After a majority of Hillsborough students skipped school on Good Friday, School Board chairwoman Jennifer Faliero declared an end to any debate and insisted school should be closed on the Christian holy day.
If she's right and I'm a high school senior, I'm burning up Facebook and MySpace right now to organize the largest "senior skip day" in the history of the county.
Faliero's message is clear: If you can get enough people to go along, you can subvert the rules.
Make no mistake: School district employees who took a personal day to shop, visit a theme park or soak up the sun were wrong.
The parents who allowed students to call in absent for similar reasons also share in the blame, as does the district for not being proactive and, in some cases, encouraging students to not show up.
So how should the school district respond?
The answer is as obvious as the Easter hat that lady was wearing in church Sunday.
Next year, Good Friday coincides with spring break, so the controversy over whether it should be a school holiday will dissipate.
But come 2010, the school district needs to return to a secular calendar that recognizes no religious holidays and conduct school on Good (to go to the beach) Friday.
To do anything else raises serious questions about exactly who runs the school district: right-thinking board members and administrators or wrong-headed employees and teachers hiding behind the guise of religion.
Yes, some people spent the day in quiet reverence reflecting upon Christ's ultimate sacrifice But a lot more spent the day reflecting on the tanning index and the dress sale at Macy's.
Good Friday is not a holiday for county workers. Even Chick-fil-A, an establishment that closes every Sunday, was open.
It's business as usual in the community, so it should be that way at school.
What bothers me most is that similar arguments about "the rights of the majority" were used when schools first took on integration and were plagued by absenteeism. Where would we be today if the school district had caved on that controversy?
Look, if it was easy, the word tolerance wouldn't exist.
Instead of giving in to this mentality, the school district needs to have a contingency plan.
If absences still run high, so be it. In this case, principle matters. So does equal treatment under the law.
If you must, offer incentives to teachers and school bus drivers to show up and do their jobs.
I can't believe I'm having to make that suggestion in a society that champions a blue-collar work ethic, but sadly, it's come to that.

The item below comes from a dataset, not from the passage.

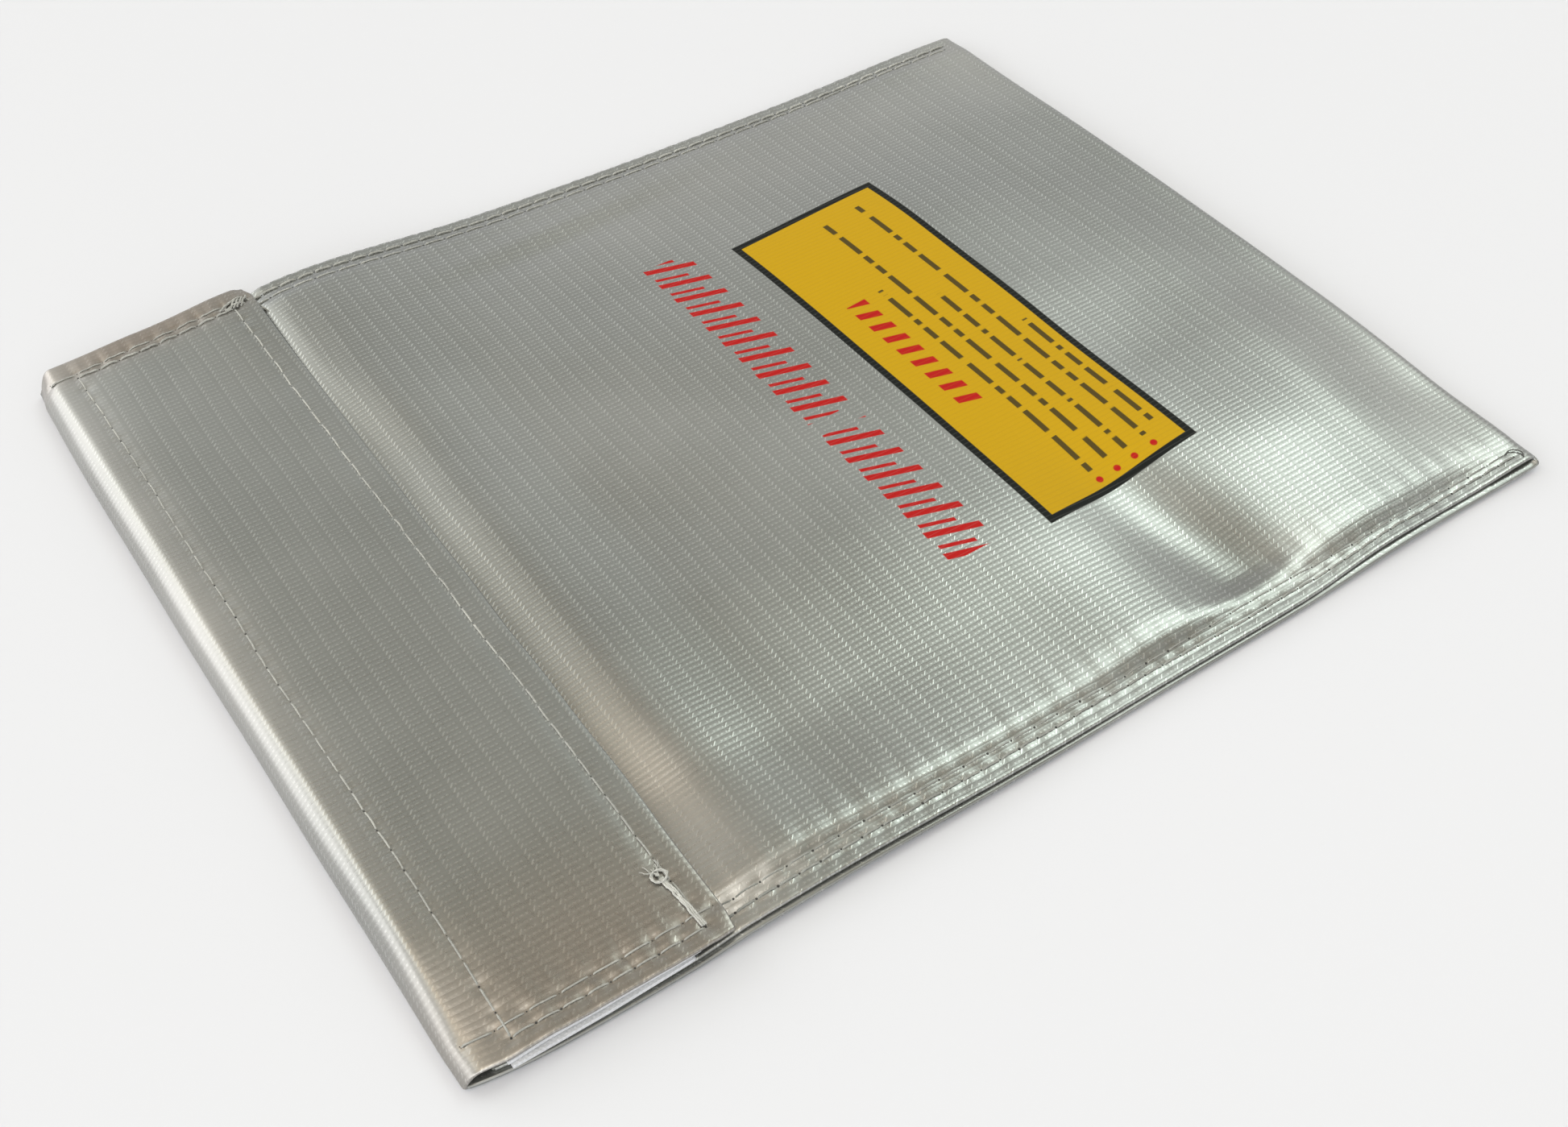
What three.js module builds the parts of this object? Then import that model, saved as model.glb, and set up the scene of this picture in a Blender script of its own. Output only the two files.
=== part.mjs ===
// Flat charging and storage bag for lithium polymer packs.
// One strip of silver-coated glass-fibre cloth is folded at the bottom, sewn up both sides
// and carried on past the mouth as a flap. The flap folds over the mouth and closes on the
// front with a hook strip and a loop strip.
//
// Frame: millimetres. The bag lies on its back. +X runs from the flap fold to the bottom
// fold, +Y to the bag's right side (flap at the top, front towards the viewer), +Z up.
// Origin: middle of the underside.
import * as THREE from "three";

// ---- overall size ------------------------------------------------------------------
const WIDTH = 180; // across the bag, seam edge to seam edge
const LENGTH = 225; // flap fold to bottom fold, closed
const CLOTH = 0.5; // one layer of coated cloth
const GAP = 0.1; // air between stacked layers
const HALF_W = WIDTH / 2;
const HALF_L = LENGTH / 2;

// ---- undersides of the layers, from the table up -----------------------------------
const STEP = CLOTH + GAP;
const Z_BACK = 0; // back panel
const Z_BACK_HEM = STEP; // back panel's turned-in edge
const Z_FRONT_HEM = 2 * STEP; // front panel's turned-in edge
const Z_FRONT = 3 * STEP; // front panel
const Z_ON_FRONT = 4 * STEP; // loop strip and threads, on the front panel
const LOOP_T = 1.1;
const STRIP_GAP = 0.4; // air between loop strip and hook strip
const Z_HOOK = Z_ON_FRONT + LOOP_T + STRIP_GAP; // hook strip, under the flap
const HOOK_T = 1.4;
const Z_FLAP_HEM = Z_HOOK + HOOK_T + GAP; // flap's turned-in edges
const Z_FLAP = Z_FLAP_HEM + STEP; // flap cloth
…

Principals should encourage parents to send their kids to school even though the day may be different. Teachers need to send a message that learning will take place, even though traditional approaches may not be used.
Instead of just showing a movie, pick a film that illustrates doing the right thing doesn't always mean doing the popular thing.
What our students learned Friday is that you can pick and choose when you come to school, even if you don't have a legitimate reason.
Something tells me that's not on the FCAT.
So, who's up for cutting class April 20? It's National Pot Smoker's Day.
That's all I'm saying.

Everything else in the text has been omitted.